BEGIN Entries provided

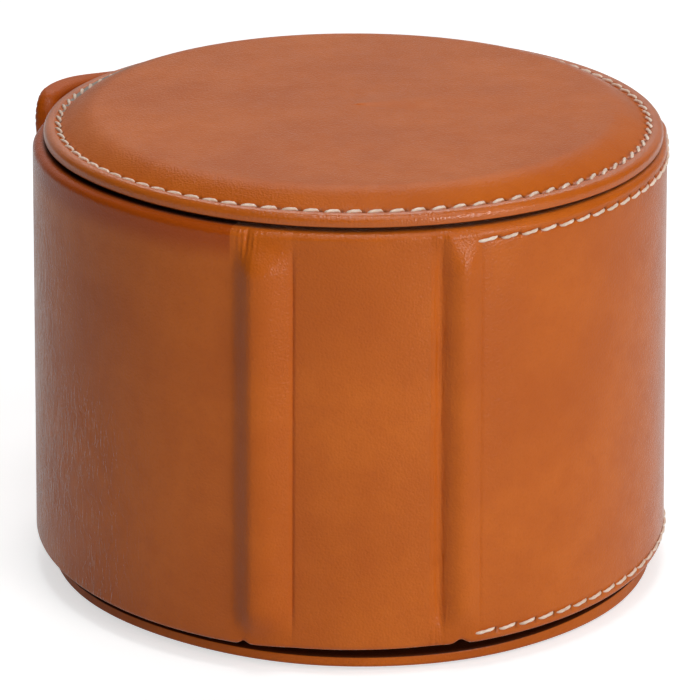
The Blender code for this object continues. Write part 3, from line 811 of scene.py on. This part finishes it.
def tongue_root():
    """Leather from the cover's end up and over the fixed half to the tongue."""
    angles = lines(FLAP_END, TONGUE_START, 0.5)
    share = ease((angles - FLAP_END) / (TONGUE_START - FLAP_END))
    thick = 1.1 + 1.6 * ease((angles - 164) / 2)
    outer = WRAP + (TONGUE_OUT - WRAP) * share
    low = LOW + (TONGUE_LOW - LOW) * share
    high = HIGH + (TONGUE_HIGH - HIGH) * share
    rolls = np.radians(np.arange(0, 181, 15))
    half = thick / 2
    parts = np.linspace(0, 1, 28)[1:-1]
    columns = [(outer - half - half * math.cos(roll), low + half * (1 - math.sin(roll))) for roll in rolls]
    columns += [(outer, low + half + (high - low - thick) * part) for part in parts]
    for roll in rolls[::-1]:
        columns.append((outer - half - half * math.cos(roll), high - half * (1 - math.sin(roll))))
    columns += [(outer - thick, low + half + (high - low - thick) * part) for part in parts[::-1]]
    sections = np.stack([around(angles, radius, height) for radius, height in columns], axis=1)
    u = np.broadcast_to(np.radians(angles)[:, None] * WRAP * MM, sections.shape[:2])
    return loft("tongue_root_skin", sections, plain_leather, np.stack([u, sections[..., 2] * MM], -1))


def swell_tongue(piece):
    """Lifts the tongue's upper corner up and outwards, where its turned edge is thick with pleats."""
    flat = np.empty(len(piece.data.vertices) * 3)
    piece.data.vertices.foreach_get("co", flat)
    spots = flat.reshape(-1, 3) / MM
    angle = np.degrees(np.arctan2(spots[:, 0], -spots[:, 1])) % 360
    reach = np.hypot(spots[:, 0], spots[:, 1])
    high = ease((spots[:, 2] - 60) / 9)
    share = bell(angle, 246, np.where(angle < 246, 15, 9)) * high
    outwards = share * ease((reach - TONGUE_IN) / 1.5) * 1.25
    spots[:, :2] *= ((reach + outwards) / reach)[:, None]
    spots[:, 2] += 2.35 * share + 1.7 * bell(angle, 255, 4.5) * high - 0.7 * high
    piece.data.vertices.foreach_set("co", (spots * MM).ravel())
    return piece


def tidy(obj):
    """Joins the points that meet at the corners and turns every face outwards."""
    work = bmesh.new()
    work.from_mesh(obj.data)
    bmesh.ops.remove_doubles(work, verts=work.verts, dist=1e-6)
    bmesh.ops.dissolve_degenerate(work, edges=work.edges, dist=1e-7)
    bmesh.ops.recalc_face_normals(work, faces=work.faces)
    work.to_mesh(obj.data)
    work.free()


def tongue_rings(straight, arc, ends):
    """Rings along the tongue's outline that roll over its edge: (points, painted shade in the pleat grooves,
    how many rings).
    """
    half = THICK / 2
    low = TONGUE_LOW + TONGUE_CORNER
    high = TONGUE_HIGH - TONGUE_CORNER
    # Each outline point is (angle, height, across, down), from which the rings lie outwards and down.
    outline = [(angle, low, 0.0, 1.0) for angle in straight]
    outline += [(CORNER_START, low, math.sin(turn), math.cos(turn)) for turn in arc]
    outline += [(CORNER_START, height, 1.0, 0.0) for height in ends]
    outline += [(CORNER_START, high, math.cos(turn), -math.sin(turn)) for turn in arc]
    outline += [(angle, high, 0.0, -1.0) for angle in straight[::-1][1:]]
    angle, height, across, down = np.array(outline).T
    turn = np.arctan2(np.abs(across), np.abs(down))
    groove = np.exp(-(((turn[:, None] - PLEATS) / 0.045) ** 2)).max(axis=1) * ((across != 0) & (down != 0))
    rolls = np.radians(np.arange(0, 181, 15))
    rings = [(4.4, TONGUE_IN), (3.0, TONGUE_IN)]
    rings += [(half * (1 - math.sin(roll)), TONGUE_IN + half - half * math.cos(roll)) for roll in rolls]
    rings += [(inset, TONGUE_OUT) for inset in (1.8, 2.3, 2.6, 2.8, 3.0, 3.2, 3.4, 3.7, 4.3, 4.9, 5.5)]
    points = []
    dark = []
    for inset, radius in rings:
        reach = TONGUE_CORNER - inset
        outside = radius > TONGUE_IN + half - 0.5
        pleat = groove * math.exp(-(((inset - 2.2) / 1.5) ** 2)) * outside
        place = angle + reach * across * DEGREES_PER_MM
        points.append(around(place, radius - PLEAT_DEPTH * pleat, height - reach * down))
        # Painted shade in the pleat grooves.
        dark.append(PLEAT_SHADE * pleat)
    return np.concatenate(points), np.concatenate(dark), len(rings)


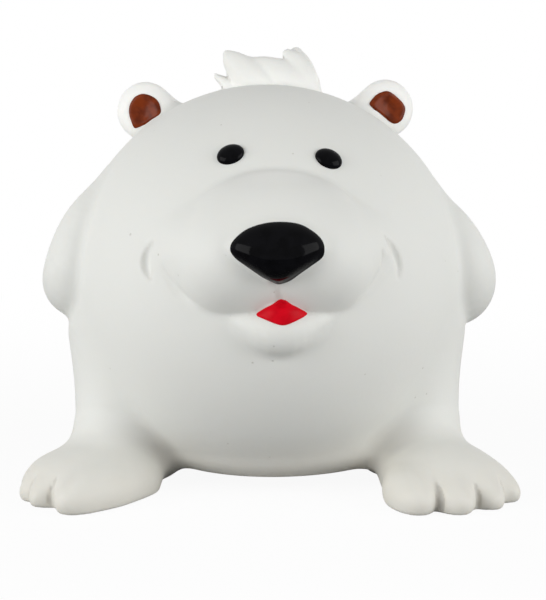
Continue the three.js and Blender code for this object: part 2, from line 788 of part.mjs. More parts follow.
const finishes = {
  latex: new THREE.MeshStandardMaterial({ color: 0xe4e3df, roughness: 0.6, metalness: 0 }),
  blackPaint: new THREE.MeshStandardMaterial({ color: 0x0b0a0c, roughness: 0.15, metalness: 0 }),
  redPaint: new THREE.MeshStandardMaterial({ color: 0xd01020, roughness: 0.35, metalness: 0 }),
  brownPaint: new THREE.MeshStandardMaterial({ color: 0x8a3414, roughness: 0.25, metalness: 0 }),
  plastic: new THREE.MeshStandardMaterial({ color: 0xf2f1ec, roughness: 0.45, metalness: 0 }),
  film: new THREE.MeshStandardMaterial({ color: 0xcfd6d8, roughness: 0.2, metalness: 0 }),
};

function piece(name, made, finish) {
  const mesh = new THREE.Mesh(geometryOf(made), finish);
  mesh.name = name;
  return mesh;
}

const toy = new THREE.Group();
toy.add(
  piece('latex_skin', latexSkin(), finishes.latex),
  piece('nose_coat', noseCoat(), finishes.blackPaint),
  piece('right_eye_coat', eyeCoat(eyes[0]), finishes.blackPaint),
  piece('left_eye_coat', eyeCoat(eyes[1]), finishes.blackPaint),
  piece('tongue_coat', tongueCoat(), finishes.redPaint),
  piece('right_ear_coat', earCoat(ears[0]), finishes.brownPaint),
  piece('left_ear_coat', earCoat(ears[1]), finishes.brownPaint),
);

const squeaker = new THREE.Group();
squeaker.position.copy(squeakerPlace);
squeaker.add(
  piece('squeaker_housing', squeakerHousing(), finishes.plastic),
  piece('reed_seat', reedSeat(), finishes.plastic),
  piece('reed_wedge', reedWedge(), finishes.plastic),
  piece('reed', reed(), finishes.film),
);
toy.add(squeaker);

// The origin is on the floor, under the middle of the toy's overall width and depth.
const middle = new THREE.Box3().setFromObject(toy).getCenter(vector(0, 0, 0));
toy.position.set(-middle.x, -middle.y, 0);

export default toy;
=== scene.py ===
"""Render model of a squeaking latex dog toy: a ball-bodied polar bear that stands on two splayed feet.

The skin is cast latex in one piece. Its shape is written as distance forms (balls, eggs and
tapering limbs, run together with soft fillets, pressed with creases and cut with grooves) and
meshed on a fine grid. Paint on the nose, eyes, tongue and ears lies on that skin, and a reed
squeaker is buttoned under the seat.

Shapes are worked out in millimetres about the bear's own origin, which is on the floor under
the middle of its ball body. The bear looks along -Y, and left and right are its own sides.
"""

from __future__ import annotations

import logging
import math
from abc import ABC, abstractmethod
from dataclasses import dataclass, field
from enum import Enum
from functools import cached_property, reduce
from typing import Callable, Iterator, Sequence, Union

import bpy
import numpy as np
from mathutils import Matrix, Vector

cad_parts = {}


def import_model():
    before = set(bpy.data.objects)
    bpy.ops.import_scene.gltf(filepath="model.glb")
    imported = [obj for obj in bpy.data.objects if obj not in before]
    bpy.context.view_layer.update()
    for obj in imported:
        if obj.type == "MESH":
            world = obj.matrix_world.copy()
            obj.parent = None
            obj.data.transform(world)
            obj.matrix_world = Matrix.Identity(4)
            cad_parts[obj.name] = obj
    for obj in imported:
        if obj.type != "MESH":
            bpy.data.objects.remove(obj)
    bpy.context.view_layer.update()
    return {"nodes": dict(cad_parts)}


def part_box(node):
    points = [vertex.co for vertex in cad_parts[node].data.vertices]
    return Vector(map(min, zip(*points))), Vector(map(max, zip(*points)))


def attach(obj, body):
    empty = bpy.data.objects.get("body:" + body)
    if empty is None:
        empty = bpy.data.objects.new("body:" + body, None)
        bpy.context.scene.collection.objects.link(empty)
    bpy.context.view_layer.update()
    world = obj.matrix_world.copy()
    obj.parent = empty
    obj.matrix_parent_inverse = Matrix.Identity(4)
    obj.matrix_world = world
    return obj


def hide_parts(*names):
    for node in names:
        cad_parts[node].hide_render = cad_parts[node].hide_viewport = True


MM = 0.001
TOY_BODY = "toy"
CREVICE = "crevice"
UP = (0, 0, 1)
FINE_CELL, QUICK_CELL = 0.7, 1.3
OUTLINE_STEPS = 16

Array = np.ndarray
Place = Sequence[float]
Number = Union[int, float]

log = logging.getLogger("dog_toy")


class Side(Enum):
    """A side of the bear, with the sign that it has along X."""

    RIGHT = -1
    LEFT = 1


SIDES = (Side.RIGHT, Side.LEFT)


def unit(vector: Place) -> Array:
    """Returns the vector at length one."""
    values = np.asarray(vector, float)
    return values / np.linalg.norm(values)


def heading(azimuth: float, elevation: float) -> Array:
    """Returns the direction that a place on the ball body is seen in from the ball's middle.

    Args:
        azimuth: Degrees from the bear's front towards its left.
        elevation: Degrees above the level of the ball's middle.

    Returns:
        A unit vector.
    """
    around, up = math.radians(azimuth), math.radians(elevation)
    return np.array([math.sin(around) * math.cos(up), -math.cos(around) * math.cos(up), math.sin(up)])


def turn_about(axis: Place, degrees: float) -> Array:
    """Returns the matrix of a right-handed turn.

    Args:
        axis: The turn's axis, of any length.
        degrees: How far it turns.

    Returns:
        The matrix, for columns on its right.
    """
    x, y, z = unit(axis)
    cos, sin = math.cos(math.radians(degrees)), math.sin(math.radians(degrees))
    cross = np.array([[0, -z, y], [z, 0, -x], [-y, x, 0]])
    outer = np.outer([x, y, z], [x, y, z])
    return np.eye(3) * cos + cross * sin + outer * (1 - cos)


def facing(axis: Place) -> Array:
    """Returns a matrix whose columns are right, up and out.

    Args:
        axis: Which way out is.

    Returns:
        The matrix, upright where the axis allows.
    """
    out = unit(axis)
    right = unit(np.cross(UP, out))
    return np.column_stack([right, np.cross(out, right), out])


def smooth_path(places: Array, steps: int) -> Array:
    """Returns points along a smooth curve through places, evenly spaced in parameter.

    Args:
        places: What the curve passes through, one to a row.
        steps: How many stretches it is split into.

    Returns:
        The curve's points, one to a row.
    """
    ends = np.vstack([2 * places[0] - places[1], places, 2 * places[-1] - places[-2]])
    spans = len(places) - 1
    out = []
    for step in range(steps + 1):
        at = min(step / steps * spans, spans - 1e-9)
        k, t = int(at), at - int(at)
        a, b, c, d = ends[k : k + 4]
        out.append(b + 0.5 * t * (c - a + t * (2 * a - 5 * b + 4 * c - d + t * (3 * (b - c) + d - a))))
    return np.array(out)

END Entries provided

■ Given request ■
Copy out exactly the lines running from the one with "const squeaker = new THREE.Group();" to the one with "before = set(bpy.data.objects)", including both ends, and nothing more.

■ Result of the exercise ■
const squeaker = new THREE.Group();
squeaker.position.copy(squeakerPlace);
squeaker.add(
  piece('squeaker_housing', squeakerHousing(), finishes.plastic),
  piece('reed_seat', reedSeat(), finishes.plastic),
  piece('reed_wedge', reedWedge(), finishes.plastic),
  piece('reed', reed(), finishes.film),
);
toy.add(squeaker);

// The origin is on the floor, under the middle of the toy's overall width and depth.
const middle = new THREE.Box3().setFromObject(toy).getCenter(vector(0, 0, 0));
toy.position.set(-middle.x, -middle.y, 0);

export default toy;
=== scene.py ===
"""Render model of a squeaking latex dog toy: a ball-bodied polar bear that stands on two splayed feet.

The skin is cast latex in one piece. Its shape is written as distance forms (balls, eggs and
tapering limbs, run together with soft fillets, pressed with creases and cut with grooves) and
meshed on a fine grid. Paint on the nose, eyes, tongue and ears lies on that skin, and a reed
squeaker is buttoned under the seat.

Shapes are worked out in millimetres about the bear's own origin, which is on the floor under
the middle of its ball body. The bear looks along -Y, and left and right are its own sides.
"""

from __future__ import annotations

import logging
import math
from abc import ABC, abstractmethod
from dataclasses import dataclass, field
from enum import Enum
from functools import cached_property, reduce
from typing import Callable, Iterator, Sequence, Union

import bpy
import numpy as np
from mathutils import Matrix, Vector

cad_parts = {}


def import_model():
    before = set(bpy.data.objects)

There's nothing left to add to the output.